Optimal portfolio selection under vanishing fixed transaction costs

TL;DR

This paper investigates the asymptotic behavior of a long-term portfolio optimization model with fixed and proportional transaction costs as fixed costs vanish, establishing convergence to a purely proportional cost model and characterizing optimal strategies.

Contribution

It introduces a limit model with proportional costs and proves the convergence of optimal strategies, boundaries, and growth rates as fixed costs tend to zero.

Findings

Optimal strategy involves maintaining risky fraction within a specific interval

Convergence of optimal boundaries and growth rates is rigorously established

Limit model with purely proportional costs accurately describes the asymptotic behavior

Abstract

In this paper, asymptotic results in a long-term growth rate portfolio optimization model under both fixed and proportional transaction costs are obtained. More precisely, the convergence of the model when the fixed costs tend to zero is investigated.
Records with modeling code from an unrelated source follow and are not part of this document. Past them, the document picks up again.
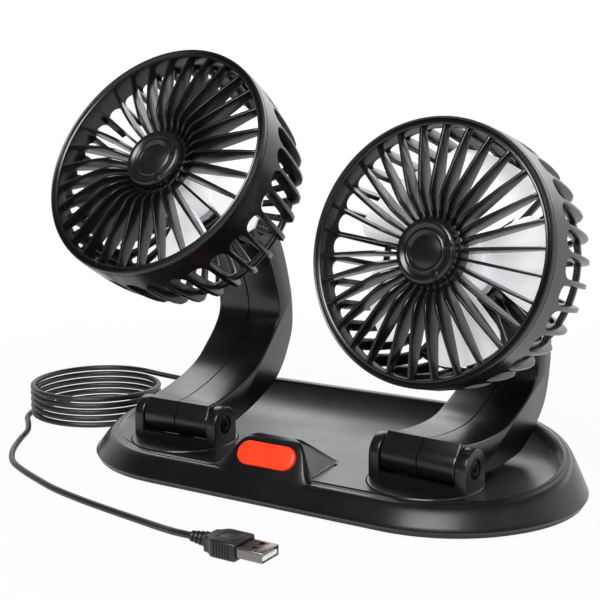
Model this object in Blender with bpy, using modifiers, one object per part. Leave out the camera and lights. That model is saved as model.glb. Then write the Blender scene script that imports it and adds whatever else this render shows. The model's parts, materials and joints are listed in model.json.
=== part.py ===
"""Dual head car fan. Metres, +Z up, the button side faces -Y.

The base stands on z = 0. Each side is a chain: turntable, arm, head, impeller. Each link of
the chain hangs under an empty that sits on its joint's axis.
"""

import math

import bmesh
import bpy
from mathutils import Matrix, Vector

# Fits
FIT = 0.0003  # gap between pieces that touch or sit in each other
OVERRUN = 0.004  # how far a cutter passes the wall it cuts
LAP = 0.0008  # how deep shapes that become one piece reach into each other
MERGE = 0.00001  # points closer than this are one point

# Base housing
BASE_LENGTH = 0.250
BASE_DEPTH = 0.130
FOOT_HEIGHT = 0.0012  # the shell's edge above the table
LIP_HEIGHT = 0.0025
WALL = 0.0024
DECK_HEIGHT = 0.0132
RIM_INSET = 0.0104
RIM_WIDTH = 0.0020
RIM_STEP = 0.0017
RIM_FRONT_HEIGHT = 0.0124
RIM_MIDDLE_HEIGHT = 0.0161
RIM_REAR_HEIGHT = 0.0259
# The skirt from its foot lip to the rim, as shares of the rim's inset and height.
SKIRT_SHARES = ((0.24, 0.12), (0.52, 0.38), (0.78, 0.74), (0.94, 0.95), (1, 1))
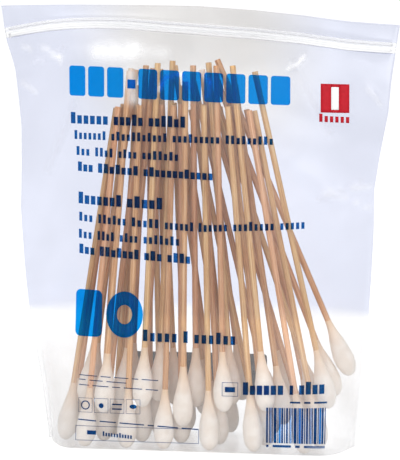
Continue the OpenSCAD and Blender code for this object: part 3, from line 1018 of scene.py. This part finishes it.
world = bpy.data.worlds.new("studio")
bpy.context.scene.world = world
add = nodes_of(world)
soft = add("Background", Color=(0.97, 0.98, 1, 1), Strength=0.62).outputs["Background"]
white = add("Background", Color=(1, 1, 1, 1), Strength=1).outputs["Background"]
pick = add("MixShader", ("Fac", seen_plainly(add)), (1, soft), (2, white))
add("OutputWorld", ("Surface", pick.outputs["Shader"]))


def soft_lamp(name, place, aim, width, height, power):
    """A rectangular softbox at place, turned to aim."""
    lamp = bpy.data.lights.new(name, "AREA")
    lamp.shape = "RECTANGLE"
    lamp.size, lamp.size_y, lamp.energy = width, height, power
    obj = bpy.data.objects.new(name, lamp)
    bpy.context.collection.objects.link(obj)
    obj.location = place
    obj.rotation_euler = (Vector(aim) - Vector(place)).to_track_quat("-Z", "Y").to_euler()
    return obj


soft_lamp("key_lamp", (-0.7, -1.5, 0.9), (0, 0, 0.1), 0.9, 0.6, 5.5)
soft_lamp("front_lamp", (0.2, -1.6, 0.4), (0, 0, 0.12), 1.0, 0.5, 7)
soft_lamp("fill_lamp", (1.1, -0.9, 0.7), (0, 0, 0.1), 0.7, 0.9, 4.5)
soft_lamp("top_lamp", (0, 0.1, 1.3), (0, 0, 0.1), 0.8, 0.8, 4)

# Camera: a long lens, a little above the bag and to its right, as in the photograph. The image is
# 460 pixels high, and a millimetre at the bag takes 2.29 of them.
view_from = math.radians(9)
view_up = math.radians(8.5)
view_dist = 0.875
view_roll = math.radians(-0.5)
image_h, px_per_mm = 460, 2.29
target = Vector((0, 0, 0.095))
back_way = Vector(
    (math.sin(view_from) * math.cos(view_up), -math.cos(view_from) * math.cos(view_up), math.sin(view_up))
)
cam_data = bpy.data.cameras.new("camera")
camera = bpy.data.objects.new("camera", cam_data)
bpy.context.collection.objects.link(camera)
camera.location = target + back_way * view_dist
camera.rotation_euler = (
    (-back_way).to_track_quat("-Z", "Y").to_matrix() @ Euler((0, 0, view_roll)).to_matrix()
).to_euler()
cam_data.sensor_width = 36
cam_data.lens = cam_data.sensor_width / image_h * px_per_mm * view_dist / mm
cam_data.clip_start = 0.01
bpy.context.scene.camera = camera

scene = bpy.context.scene
scene.view_settings.view_transform = "Standard"
scene.cycles.transparent_max_bounces = 32
scene.cycles.max_bounces = 12
scene.cycles.diffuse_bounces = 8

bpy.context.view_layer.update()
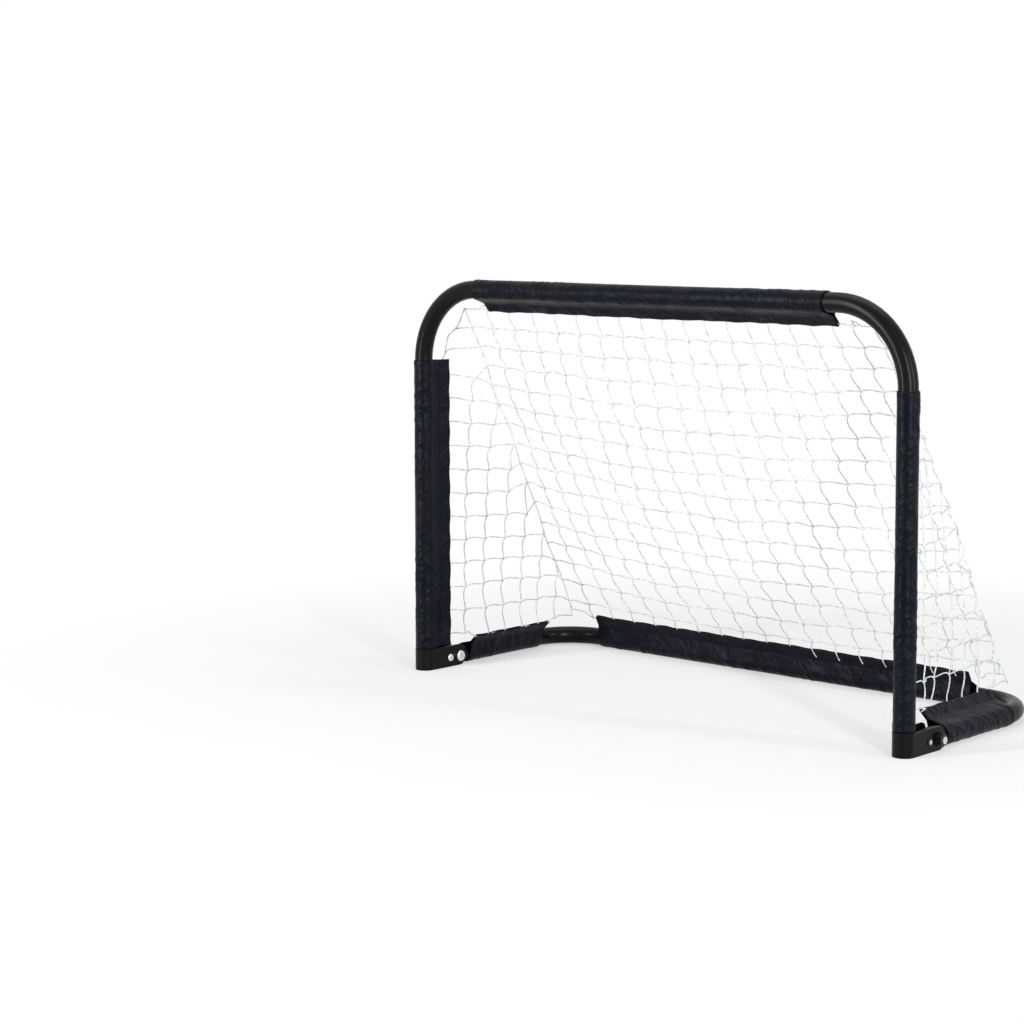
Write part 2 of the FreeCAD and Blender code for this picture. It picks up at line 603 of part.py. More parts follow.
def nets():
    cord = size("net_cord")
    low = Vector(0, rear, base_axis)
    slope = upper_anchor() - low
    length = slope.Length
    slope.normalize()
    # plan line of a side panel, from the upright's flap to the rear end of the arm's flap
    inward, back = flap_direction("upright_flap_angle")
    overhang = flap_half * back + size("net_gap") + cord / 2
    front_x = post - flap_reach * inward - overhang
    front_y = front + flap_reach * back - cord
    arm_in, arm_up = flap_direction("arm_flap_angle")
    arm_x = post - flap_reach * arm_in
    lean = (front_x - arm_x) / (arm_sleeve_end - front_y)

    def side_x(y):
        return front_x - lean * (y - front_y)

    def half_width(reach):
        return side_x(low.y + slope.y * reach) + cord / 2

    corner_side = size("net_corner_side")
    corner_down = size("net_corner_down")
    foot_side = size("net_foot_side")
    foot_up = size("net_foot_up")
    right = [Vector(half_width(flap_reach) - foot_side, flap_reach, 0),
             Vector(half_width(flap_reach + foot_up), flap_reach + foot_up, 0),
             Vector(half_width(length - corner_down), length - corner_down, 0),
             Vector(half_width(length) - corner_side, length, 0)]
    left = [Vector(-point.x, point.y, 0) for point in reversed(right)]
    sideways_x = Vector(1, 0, 0)
    back_place = Placement(low, Rotation(sideways_x, slope, sideways_x.cross(slope), "XYZ"))
    mesh_panel("net_back", right + left, Vector(size("net_mesh") / 2, length, 0), back_place)

    # a side panel reaches back to the front face of the back panel
    def seam_y(z):
        reach = (z - low.z) / slope.z
        return low.y + slope.y * reach - cord / 2 / slope.z - size("net_seam")

    bottom = base_axis + flap_reach * arm_up + flap_half * arm_up
    front_top = upright_top + size("net_rise") / 2
    seam_top = upright_top + size("net_rise") * 1.5
    stretch = math.hypot(1, lean)
    for name, side in sides:
        direction = Vector(-side * lean, 1, 0).normalize()
        corners = [(front_y, bottom), (seam_y(bottom), bottom),
                   (seam_y(seam_top), seam_top), (front_y, front_top)]
        outline = [Vector((y - front_y) * stretch, z, 0) for y, z in corners]
        up = Vector(0, 0, 1)
        place = Placement(Vector(side * front_x, front_y, 0),
                          Rotation(direction, up, direction.cross(up), "XYZ"))
        mesh_panel("net_" + name, outline, Vector(0, bottom, 0), place)


# Assembly
front_frame_tube()
base_frame_tube()
for name, side in sides:
    foot_bracket(name, side)
    foot_plug(name, side)
    pivot_hardware(name, side)
    stop_hardware(name, side)
    inward, back = flap_direction("upright_flap_angle")
    sleeve(name + "_upright", Vector(side * post, front, upright_foot), Vector(0, 0, 1),
           Vector(-side * inward, back, 0), upright_top - upright_foot)
    inward, up = flap_direction("arm_flap_angle")
    sleeve(name + "_arm", Vector(side * post, arm_sleeve_start, base_axis), Vector(0, 1, 0),
           Vector(-side * inward, 0, up), arm_sleeve_end - arm_sleeve_start)
back, down = flap_direction("crossbar_flap_angle")
sleeve("crossbar",
       Vector(size("sleeve_shift") - size("crossbar_sleeve") / 2, front, size("crossbar_height")),
       Vector(1, 0, 0), Vector(0, back, -down), size("crossbar_sleeve"))
rear_flap = (upper_anchor() - Vector(0, rear, base_axis)).normalize()
sleeve("rear_bar", Vector(size("sleeve_shift") - size("rear_sleeve") / 2, rear, base_axis),
       Vector(1, 0, 0), rear_flap, size("rear_sleeve"))
nets()
doc.recompute()

# Checks, then one file for each sub-part
for obj in doc.Objects:
    if "Invalid" in obj.State or "Error" in obj.State:
        raise RuntimeError("failed feature: " + obj.Name)
single = ("front_frame_tube", "base_frame_tube", "net_back", "net_left", "net_right")
per_side = ("foot_bracket", "foot_plug", "pivot_bolt", "pivot_washer", "pivot_nut",
            "pivot_spacers", "arm_bush", "stop_bolt", "stop_nut")
wrapped = ("crossbar", "rear_bar", "left_upright", "right_upright", "left_arm", "right_arm")
nodes = list(single)
nodes += ["%s_%s" % (name, part) for name, side in sides for part in per_side]
nodes += [name + part for name in wrapped for part in ("_sleeve", "_hook_strip", "_loop_strip")]
os.makedirs("parts", exist_ok=True)
for node in nodes:
    obj = doc.getObjectsByLabel(node)[0]
    if obj.Shape.isNull() or not obj.Shape.isValid():
        raise RuntimeError("bad shape: " + node)
    obj.Shape.exportStep("parts/%s.step" % node)
print(len(nodes), "nodes written")
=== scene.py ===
import math
import bmesh
import bpy
from mathutils import Matrix, Vector, noise


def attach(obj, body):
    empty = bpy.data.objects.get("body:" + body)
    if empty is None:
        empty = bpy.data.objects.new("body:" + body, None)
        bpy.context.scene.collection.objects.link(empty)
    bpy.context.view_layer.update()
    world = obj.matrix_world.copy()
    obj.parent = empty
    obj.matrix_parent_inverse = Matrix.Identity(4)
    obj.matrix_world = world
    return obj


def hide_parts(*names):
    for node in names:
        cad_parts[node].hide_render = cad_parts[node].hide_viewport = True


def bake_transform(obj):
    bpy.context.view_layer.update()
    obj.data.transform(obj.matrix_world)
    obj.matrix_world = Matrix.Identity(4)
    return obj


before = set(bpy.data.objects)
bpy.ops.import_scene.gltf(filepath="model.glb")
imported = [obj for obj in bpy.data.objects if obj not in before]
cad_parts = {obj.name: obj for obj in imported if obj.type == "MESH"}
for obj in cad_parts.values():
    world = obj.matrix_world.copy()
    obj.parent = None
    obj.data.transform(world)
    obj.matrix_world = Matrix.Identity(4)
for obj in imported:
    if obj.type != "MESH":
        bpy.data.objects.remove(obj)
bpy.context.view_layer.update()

# Folding street goal. Metres, in the frame of the CAD model: X along the crossbar, Y back, Z up.
goal = {
    "post": 0.4365,         # uprights and arms, from the middle
    "crossbar": 0.5865,     # crossbar's axis above the floor
    "front": -0.1635,       # plane of the uprights' axes
    "rear": 0.1645,         # rear bar's axis
    "base": 0.0145,         # arms' and rear bar's axis above the floor
}
mesh = 0.0425               # spacing of the net's cords along a flap


def linear(hexColour):
    parts = [int(hexColour[i:i + 2], 16) / 255 for i in (1, 3, 5)]
    return tuple(c / 12.92 if c <= 0.04045 else ((c + 0.055) / 1.055) ** 2.4 for c in parts) + (1,)


def addNode(tree, kind, settings=None, inputs=None):
    node = tree.nodes.new(kind)
    for name, value in (settings or {}).items():
        setattr(node, name, value)
    for name, value in (inputs or {}).items():
        if isinstance(value, bpy.types.NodeSocket):
            tree.links.new(value, node.inputs[name])
        else:
            node.inputs[name].default_value = value
    return node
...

A suitable limit model with purely proportional costs is introduced and an optimal strategy is shown to consist of keeping the risky fraction process in a unique interval $[A,B]\subseteq\,]0,1[$ with minimal effort. Furthermore, the convergence of optimal boundaries, asymptotic growth rates, and optimal risky fraction processes is rigorously proved. The results are based on an in-depth analysis of the convergence of the solutions to the corresponding HJB-equations.